I’ve never been one of the fashionable comics, so I’ve never gone out of fashion, and that’s why I’m here after 25 years in showbusiness.

I like working, and I don’t have to get up every morning and do a proper job - no carting carcasses around for me!

 

Q: ANY more memorable career moments?

A: I GOT to host a BAFTA comedy event in Hollywood, and there were some great names there.

One of the guests was Billy Connolly, and afterwards he came and found me, saying ‘I’ve been looking for you for ages’, and we had a great chat.

I’m not the sort of person who goes around seeking the company of big stars like that, and wondered why he wanted to talk to me, but we had a great time.

 

Q: TELL me about the new tour?

A: WELL it’s called the ESP Tour and it features all sorts of craziness and a bit more of the ESP stuff.

I’ve always been quite intrigued by that sort of thing and the way mind readers use it – but I just take the mick out of it and people love it.

My favourite bits of the show are always the bits with the audience. To be honest, it’s not something I really believe in, though.

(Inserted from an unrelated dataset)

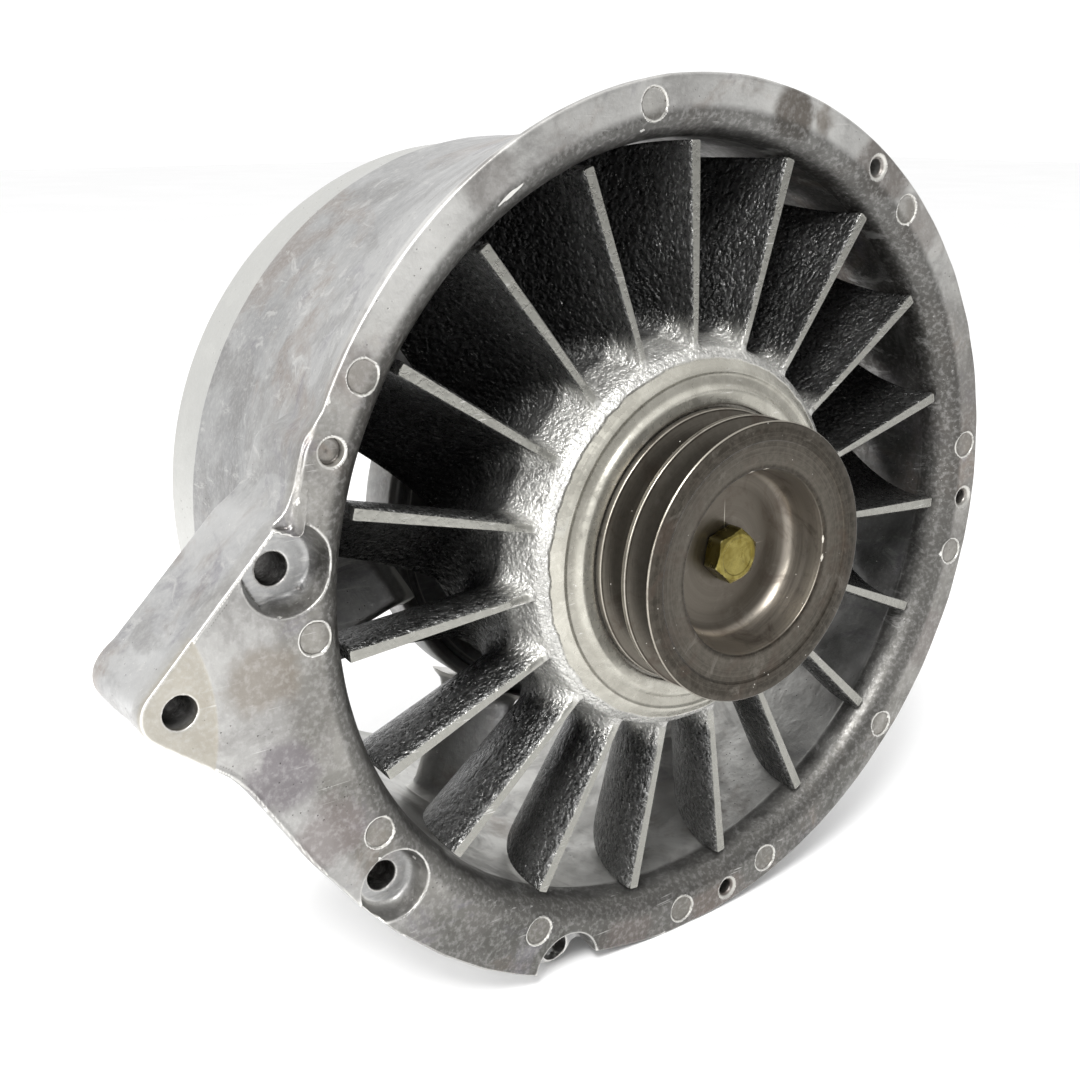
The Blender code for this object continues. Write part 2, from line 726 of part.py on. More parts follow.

When I was in the Scouts, we used to go round collecting jumble, and we’d sort through it for the good stuff before we handed it over. From one lot, I got a lava lamp and a Ouija board, and me and my mate Kevin and some others went into the church and contacted a ghost called Colin, but we don’t know if it was real or just somebody pushing the board around. We got rid of the board and put it back into the jumble!